Namibia’s diplomatic service has historically been framed around political solidarity, liberation credentials, and the maintenance of good neighbourly relations. These have been important foundations. But the times have changed. The 21st century demands that diplomacy be primarily economic. Today’s ambassadors should not only attend receptions and negotiate communiqués; they should be Namibia’s chief salespeople in foreign capitals.
If the Ministry of International Relations and Trade is serious about trade, then returning diplomats should be evaluated not only on how many bilateral agreements were signed, but on whether they facilitated investment, opened markets for Namibian products, or created opportunities for Namibian businesses abroad. The debriefing should ask: how many investors did you attract? How many Namibian exporters gained access to your host country? What trade barriers were removed under your watch?
This is where the new administration faces a credibility test.
The NIPDB Conundrum
At the centre of this debate is the fate of the Namibia Investment Promotion and Development Board (NIPDB). Once created with fanfare as a technocratic agency to drive investment, it is now being folded back into a government ministry. Proponents argue that reintegration will strengthen alignment with Cabinet policy. Critics worry it is the death knell of an agile, investor-friendly institution.
This raises a hard question: Will Namibia’s investment drive be entrusted to professional deal-makers, or will it be suffocated by bureaucrats? Investors are not wooed by paperwork, nor by endless committee meetings. They want clarity, speed, and certainty. Bureaucracies, by their nature, are slow, hierarchical, and risk-averse. Merging NIPDB into a ministry risks replacing a nimble investment pitch team with a civil service process machine.

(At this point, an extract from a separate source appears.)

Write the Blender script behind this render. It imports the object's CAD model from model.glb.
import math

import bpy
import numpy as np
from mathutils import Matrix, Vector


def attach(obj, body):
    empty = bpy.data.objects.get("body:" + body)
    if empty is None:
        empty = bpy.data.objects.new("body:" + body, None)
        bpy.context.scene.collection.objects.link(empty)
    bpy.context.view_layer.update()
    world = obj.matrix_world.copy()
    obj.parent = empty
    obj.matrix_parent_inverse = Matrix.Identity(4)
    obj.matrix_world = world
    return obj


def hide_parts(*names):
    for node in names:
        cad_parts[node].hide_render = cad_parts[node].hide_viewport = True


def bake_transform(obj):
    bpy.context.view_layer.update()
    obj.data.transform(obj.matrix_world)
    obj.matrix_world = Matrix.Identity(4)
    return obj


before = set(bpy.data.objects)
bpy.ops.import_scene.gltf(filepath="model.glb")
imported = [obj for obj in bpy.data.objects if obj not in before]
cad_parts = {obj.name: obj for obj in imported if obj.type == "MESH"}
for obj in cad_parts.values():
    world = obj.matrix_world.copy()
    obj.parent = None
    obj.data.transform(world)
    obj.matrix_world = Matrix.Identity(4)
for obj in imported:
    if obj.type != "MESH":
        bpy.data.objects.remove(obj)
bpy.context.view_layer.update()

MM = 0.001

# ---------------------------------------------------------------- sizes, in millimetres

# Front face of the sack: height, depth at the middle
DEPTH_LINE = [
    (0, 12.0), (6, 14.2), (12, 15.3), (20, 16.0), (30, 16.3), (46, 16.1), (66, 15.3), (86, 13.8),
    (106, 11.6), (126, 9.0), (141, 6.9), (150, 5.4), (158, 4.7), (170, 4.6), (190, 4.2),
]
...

If the new administration is serious about economic diplomacy, then reintegration must not become regression. Otherwise, what was billed as a bold trade-led growth agenda will quickly devolve into another round of red tape.
Learning from Our Own Diplomats
Returning ambassadors are not just ceremonial figures. They are the closest Namibia has to “market intelligence officers.” They know which investors showed interest, which trade fairs matter, which industries abroad are looking for African supply chains, and what barriers stand in the way.
If the Ministry is to live up to the Minister’s call to become a centre of excellence, then their debriefing should not be a polite tea session. It should be a strategic handover. What did Namibia gain in Beijing, in Berlin, in Washington, in Luanda? What mistakes were made? Where did competitors like Botswana or Rwanda outperform us in selling their investment story? Unless these lessons are captured and applied, welcoming ceremonies will remain hollow rituals.
Trade Diplomacy in a Competitive World
Namibia is entering an era where trade diplomacy will determine prosperity. Oil and gas finds have raised international interest. Green hydrogen ambitions have been splashed across headlines. But global investors are not sentimental; they are opportunistic. They will go where the incentives are clear, the bureaucracy is minimal, and the political will is evident.
Countries that succeed in attracting investment, Rwanda, Mauritius, the UAE, do so because their investment agencies are empowered, not diluted. They marry diplomacy with business acumen. Their ambassadors carry investment pitches as readily as diplomatic notes. Their ministries are structured to deliver trade results, not only diplomatic formalities.
Namibia must decide whether it wants to be in that league.
The Way Forward
The ceremony for returning diplomats reminds us that Namibia has human capital, patriotic servants, and institutional practices worth celebrating. But it also lays bare the crossroads at which our government stands.
If trade is the declared priority of the new administration, then the Ministry must act like it. Reintegration of NIPDB into a ministry cannot mean suffocating investment under bureaucracy. It must mean elevating investment promotion to the very top of government action, with diplomats as frontline dealmakers.
The Minister’s call for NAFA to become a think-tank is welcome, but it must not end there. Former ambassadors should be part of structured advisory panels on investment promotion. Active diplomats must have key performance indicators tied to trade outcomes. The Ministry must invest in training its staff not only in protocol and politics, but in economics, negotiation, and deal-structuring.
Namibia cannot afford a diplomacy that is about attending functions while competitors steal the deals. Our diplomacy must be about closing transactions that put Namibians to work.
The returning diplomats deserve our thanks. But more than that, they deserve a system that takes their experiences seriously and converts them into strategies for national gain. The Minister’s words about making the Ministry a centre of excellence will ring true only if trade is placed at the heart of our international engagement.
Otherwise, Namibia risks a tragic paradox: diplomats who wave the flag abroad, ministries that shuffle paper at home, and investors who quietly take their money elsewhere.
The new administration has promised economic revival. Whether trade truly becomes the centrepiece of our diplomacy will tell us if that promise was serious, or just another polite speech.